Your link didn't work for me, blocked for some reason, so I can't see the sample image, but as far as shooting angles to match perspective, remember, in green screen world, moving the camera and moving the person can be the same thing. Meaning, you could stand your people on a loading dock, then put the camera down low and shoot up at them, and get a reasonable perspective shot, then scale it to suit, and even add a little more warping to enhance the effect you want.
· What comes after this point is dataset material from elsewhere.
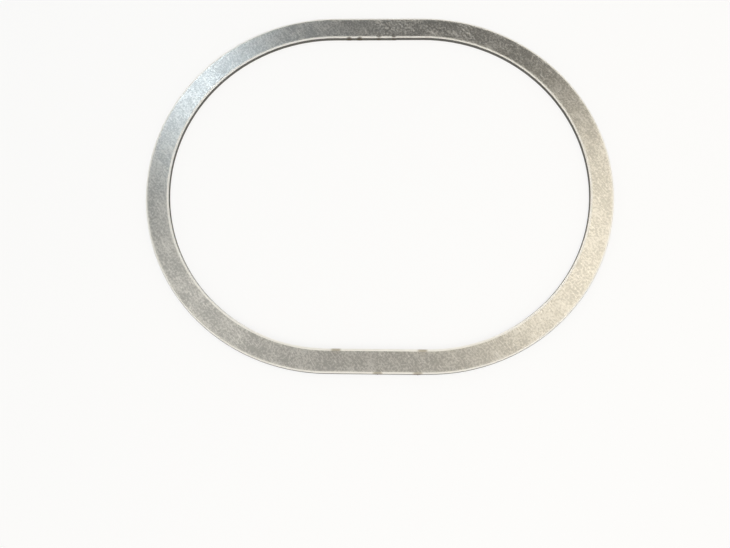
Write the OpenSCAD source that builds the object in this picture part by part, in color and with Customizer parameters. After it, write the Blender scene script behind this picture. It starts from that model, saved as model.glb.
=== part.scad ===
// Obround manhole gasket of a boiler, spiral wound: one thin steel strip, folded to a V along its
// middle, is wound flat into an obround with a ribbon of soft graphite between its turns.
// It lies flat. The origin is the middle of the opening, on the face that rests on the seat,
// with +X along the opening's length and +Z square to the sealing faces.

/* [Opening] */
// Radius of the round ends of the opening, at the edges of the first turn
opening_r = 175; // [120:5:260]
// Length of each straight side, between the round ends
straight_l = 100; // [90:5:240]

/* [Steel strip] */
// Thickness of the steel strip, measured level, across its sloping sides
strip_t = 0.22; // [0.14:0.02:0.24]
// Height of the folded strip, from edge to edge
strip_h = 4.5; // [3:0.1:6.6]
// How far the point of the V stands out from the strip's edges
vee_depth = 0.9; // [0.5:0.1:1.3]

/* [Winding] */
// Plain turns at the inside, steel on steel
inner_turns = 8; // [3:1:10]
// Turns with graphite between them
filled_turns = 28; // [6:1:34]
// Plain turns at the outside, steel on steel
outer_turns = 6; // [2:1:8]
// Step from one plain turn to the next
plain_pitch = 0.26; // [0.24:0.02:0.4]
// Step from one filled turn to the next
filled_pitch = 0.76; // [0.6:0.04:0.96]
// How far the graphite stands out above and below the steel edges
graphite_proud = 0.1; // [0.05:0.05:0.3]

/* [Strip ends] */
// Where the strip starts on the upper straight side, from the middle of the side
strip_start = 20; // [8:1:40]
// Where the strip ends on the lower straight side, from the middle of the side
strip_end = 44; // [16:1:44]

/* [Spot welds] */
// Diameter of a spot weld
weld_d = 1.6; // [1:0.2:2]
// How far a weld's bead stands off the strip
weld_bead = 0.12; // [0.05:0.01:0.2]
// Welds through the inner plain turns of the upper side, back from the strip's start
start_welds = [3, 20, 42, 54]; // [3:1:54]
// Welds through the inner plain turns of the lower side, from the middle of the side
lower_welds = [-41, 46]; // [-48:1:48]
// Welds through the outer plain turns, back from the strip's end
end_welds = [3, 43]; // [3:1:60]

/* [Hidden] */
$fn = 96;

// Half turns are numbered from the strip's start. An even one runs along the upper side and round
// the left end, an odd one along the lower side and round the right end.
first_filled = 2 * inner_turns;
first_outer = first_filled + 2 * filled_turns;
last_half = first_outer + 2 * outer_turns - 1;

// A filled turn grows as much at either end. A plain turn grows as much as that at one end,
// and has the rest of its smaller step at the other end.
half_step = filled_pitch / 2;
rest_step = plain_pitch - half_step;

gasket_h = strip_h + 2 * graphite_proud;
middle_z = gasket_h / 2;
graphite_t = filled_pitch - strip_t;

// Past the steel's edges the graphite keeps the slope of the V
proud_shift = round(1000 * vee_depth * graphite_proud / (strip_h / 2)) / 1000;

// Thickness of the blocks that a feathered end of the graphite is cut from
feather_block = 2;

function is_even(i) = i % 2 == 0;
function upper(first, last) = [for (i = [first:last]) if (is_even(i)) i];
function lower(first, last) = [for (i = [first:last]) if (!is_even(i)) i];

// Distance of half turn i's straight run from the long axis, at the inner edges of the strip
function plain_run(i, odd_step) = plain_pitch * floor(i / 2) + (is_even(i) ? 0 : odd_step);
function run_y(i) =
    i <= first_filled ? opening_r + plain_run(i, half_step)
    : i <= first_outer ? run_y(first_filled) + half_step * (i - first_filled)
    : run_y(first_outer) + plain_run(i - first_outer, rest_step);

// Radius of the bend that leads from half turn i's run to the next one
function bend_r(i) = (run_y(i) + run_y(i + 1)) / 2;

// V section, pointing outwards, of a layer t thick whose steel edges would be at distance r
module vee(r, t, proud, shift) {
    h = strip_h / 2 + proud;
    polygon([
        [r - shift, middle_z - h],
        [r - shift + t, middle_z - h],
        [r + t + vee_depth, middle_z],
        [r - shift + t, middle_z + h],
        [r - shift, middle_z + h],
        [r + vee_depth, middle_z]
    ]);
}

module steel_layer(r, t = strip_t) {
    vee(r, t, 0, 0);
}

module graphite_layer(r, t = graphite_t) {
    vee(r, t, graphite_proud, proud_shift);
}

// Bends round the left end whose turns grow by step there
module left_bends(step) {
    translate([-straight_l / 2, -step / 2, 0])
        rotate([0, 0, 90])
            rotate_extrude(angle = 180)
                children();
}

// Bends round the right end whose turns grow by step there
module right_bends(step) {
    translate([straight_l / 2, step / 2, 0])
        rotate([0, 0, -90])
            rotate_extrude(angle = 180)
                children();
}

// Runs along the upper side, from x0 to x1
module upper_runs(x0 = -straight_l / 2, x1 = straight_l / 2) {
    translate([x0, 0, 0])
        rotate([90, 0, 90])
            linear_extrude(x1 - x0)
                children();
}

// Runs along the lower side, from x0 to x1
module lower_runs(x0 = -straight_l / 2, x1 = straight_l / 2) {
    rotate([0, 0, 180])
        upper_runs(-x1, -x0)
            children();
}

module steel_bends(list) {
    for (i = list)
        steel_layer(bend_r(i));
}

module steel_runs(list) {
    for (i = list)
        steel_layer(run_y(i));
}

// Spot weld at x on the upper side, through every layer from distance r0 to r1
module weld(x, r0, r1) {
    intersection() {
        translate([x, r0, middle_z])
            rotate([-90, 0, 0])
                cylinder(d = weld_d, h = r1 - r0 + vee_depth);
        upper_runs(x - weld_d, x + weld_d)
            steel_layer(r0, r1 - r0);
    }
}

module inner_welds() {
    half_t = strip_t / 2;
    for (back = start_welds)
        weld(strip_start - back, run_y(0) - weld_bead, run_y(first_filled) + half_t);
    for (x = lower_welds)
        rotate([0, 0, 180])
            weld(-x, run_y(1) - weld_bead, run_y(first_filled + 1) + half_t);
}

module outer_welds() {
    for (back = end_welds)
        rotate([0, 0, 180])
            weld(
                back - strip_end,
                run_y(first_outer - 1) + strip_t / 2,
                run_y(last_half) + strip_t + weld_bead
            );
}

// The whole strip, from its start inside the upper side to its end outside the lower side
module steel_winding() {
    color([0.8, 0.79, 0.76]) {
        upper_runs(-straight_l / 2, strip_start)
            steel_runs([0]);
        left_bends(half_step)
            steel_bends(upper(0, first_outer - 1));
        left_bends(rest_step)
            steel_bends(upper(first_outer, last_half - 1));
        lower_runs()
            steel_runs(lower(1, last_half - 1));
        right_bends(rest_step)
            steel_bends(lower(0, first_filled - 1));
        right_bends(half_step)
            steel_bends(lower(first_filled, last_half - 1));
        upper_runs()
            steel_runs(upper(2, last_half));
        lower_runs(-straight_l / 2, strip_end)
            steel_runs([last_half]);
        inner_welds();
        outer_welds();
    }
}

module graphite_bends(list) {
    for (i = list)
        graphite_layer(bend_r(i) + strip_t);
}

module graphite_runs(list) {
    for (i = list)
        graphite_layer(run_y(i) + strip_t);
}

// Feathered start of the ribbon, where the last inner plain turn parts from the next
module graphite_start() {
    i = first_filled - 1;
    intersection() {
        right_bends(rest_step)
            graphite_layer(bend_r(i) + strip_t, feather_block);
        right_bends(half_step)
            graphite_layer(bend_r(i + 2) - feather_block, feather_block);
    }
}

// Feathered end of the ribbon, where the last filled turn closes on the first outer plain one
module graphite_end() {
    i = first_outer - 2;
    intersection() {
        left_bends(half_step)
            graphite_layer(bend_r(i) + strip_t, feather_block);
        left_bends(rest_step)
            graphite_layer(bend_r(i + 2) - feather_block, feather_block);
    }
}

// The whole ribbon, which fills the space outside each filled turn of the strip
module graphite_filler() {
    color([0.42, 0.42, 0.43]) {
        graphite_start();
        upper_runs()
            graphite_runs(upper(first_filled, first_outer - 2));
        left_bends(half_step)
            graphite_bends(upper(first_filled, first_outer - 3));
        lower_runs()
            graphite_runs(lower(first_filled, first_outer - 3));
        right_bends(half_step)
            graphite_bends(lower(first_filled, first_outer - 3));
        graphite_end();
    }
}

steel_winding();
graphite_filler();
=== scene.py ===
from math import pi, radians

import bmesh
import bpy
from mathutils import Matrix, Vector


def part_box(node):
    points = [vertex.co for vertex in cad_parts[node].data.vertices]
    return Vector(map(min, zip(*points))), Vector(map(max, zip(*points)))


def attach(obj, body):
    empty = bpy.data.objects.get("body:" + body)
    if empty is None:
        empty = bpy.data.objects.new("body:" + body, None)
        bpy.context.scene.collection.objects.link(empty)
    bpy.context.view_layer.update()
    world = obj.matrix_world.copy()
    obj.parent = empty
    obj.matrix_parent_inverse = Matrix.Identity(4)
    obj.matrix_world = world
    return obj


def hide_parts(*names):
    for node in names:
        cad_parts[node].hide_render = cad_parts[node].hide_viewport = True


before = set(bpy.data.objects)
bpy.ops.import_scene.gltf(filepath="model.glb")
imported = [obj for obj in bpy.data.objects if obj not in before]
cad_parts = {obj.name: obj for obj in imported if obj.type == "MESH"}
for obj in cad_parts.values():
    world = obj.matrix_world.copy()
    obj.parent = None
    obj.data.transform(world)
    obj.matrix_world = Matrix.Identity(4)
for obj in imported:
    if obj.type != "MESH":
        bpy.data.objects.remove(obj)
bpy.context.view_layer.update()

# Steel strip. One stainless strip, 0.22 mm thick, is rolled to a V along its middle and wound flat
# round an obround former as one spiral: plain turns, then turns with graphite between them, then
# plain turns again. Its slit edges are bright, partly as a painted highlight, and its rolled sides
# duller, darkened further with painted shade.
opening_r = 0.175
straight_l = 0.1
strip_t = 0.00022
vee_depth = 0.0009
inner_turns = 8
filled_turns = 28
outer_turns = 6
plain_pitch = 0.00026
filled_pitch = 0.00076
strip_start = 0.020
strip_end = 0.044
strip_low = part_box("steel_winding")[0][2]
strip_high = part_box("steel_winding")[1][2]
middle_z = (strip_low + strip_high) / 2
half_h = (strip_high - strip_low) / 2
edge_ease = 0.00002
edge_segments = 1
fold_ease = 0.0004
fold_segments = 2
seam_reach = 0.0000025
bend_steps = 64
run_steps = 8

# Half turns are numbered from the strip's start. An even one runs along the upper side and round
# the left end, an odd one along the lower side and round the right end.
first_filled = 2 * inner_turns
first_outer = first_filled + 2 * filled_turns
last_half = first_outer + 2 * outer_turns - 1

# A filled turn grows as much at either end. A plain turn grows as much as that at one end,
# and has the rest of its smaller step at the other end.
half_step = filled_pitch / 2
rest_step = plain_pitch - half_step

def run_y(i):
    """Distance of half turn i's straight run from the long axis, at the strip's inner edges."""
    if i <= first_filled:
        return opening_r + plain_pitch * (i // 2) + half_step * (i % 2)
    if i <= first_outer:
        return run_y(first_filled) + half_step * (i - first_filled)
    plain = i - first_outer
    return run_y(first_outer) + plain_pitch * (plain // 2) + rest_step * (plain % 2)

def upper(first, last):
    """The half turns from first to last that run along the upper side."""
    return [i for i in range(first, last + 1) if i % 2 == 0]

def lower(first, last):
    """The half turns from first to last that run along the lower side."""
    return [i for i in range(first, last + 1) if i % 2 == 1]

def eased_outline(corners, ease, fold):
    """Points of a V section whose fold is rounded and whose highest and lowest corners are eased."""
    top = max(z for y, z in corners)
    bottom = min(z for y, z in corners)
    bm = bmesh.new()
    bm.faces.new([bm.verts.new((0, y, z)) for y, z in corners])
    folds = ((middle_z,), fold, fold_segments)
    edges = ((top, bottom), ease, edge_segments)
    for heights, offset, segments in (folds, edges):
        near = [v for v in bm.verts if any(abs(v.co.z - z) < seam_reach for z in heights)]
        bmesh.ops.bevel(
            bm, geom=near, offset=offset, offset_type="OFFSET", segments=segments,
            profile=0.5, affect="VERTICES", material=-1,
        )
    points = [(v.co.y, v.co.z) for face in bm.faces for v in face.verts]
    bm.free()
    return points

def stand_sections(bm, x, side, halves, outline):
    """Wires of these half turns' sections, standing at x on the upper (1) or lower (-1) side."""
    wires = []
    for i in halves:
        verts = [bm.verts.new((x, side * (run_y(i) + y), z)) for y, z in outline]
        wires += verts + [bm.edges.new((verts[k - 1], verts[k])) for k in range(len(verts))]
    return wires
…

You don't *need* to put people up high in snorkel trucks for this... Heck, you could even shoot down into a (first surface) mirror placed on the floor... or you could do like Orson Welles, and have guys jackhammer a camera pit into a concrete studio floor to get just the right low-angle:-)
Drop by the video store tonight and rent the "Spy Kids" movies on DVD; Roberto Rodroguez does some neat mini-tutorials behind the scenes segments on how he did his green screens, and I think this could help you visualize a setup for your needs. The tutorials might also be on youtube by now.
I think if you don't have adequate lighting, you can greenscreen using Mister Sun. It just complicates matters to angle the BG to catch the sun evenly, (which usually needs a bigger backdrop) and not be affected by wind or clouds plus also be far back enough not to catch actor shadows. Then you need to move the entire setup every ten minutes to track the sun. And you want to shoot at a time of day that matches the sun angles of the final shot, otherwise the shadows on the actors will fall "wrong", compared to the back plate, and the effect loses veracity.
This is not a solution or suggestion but just a fun note. Years ago, in the SD days, we actually did a couple "blue"screen exteriors by using the blue sky itself as the blue screen on some low angle shots. It actually worked out.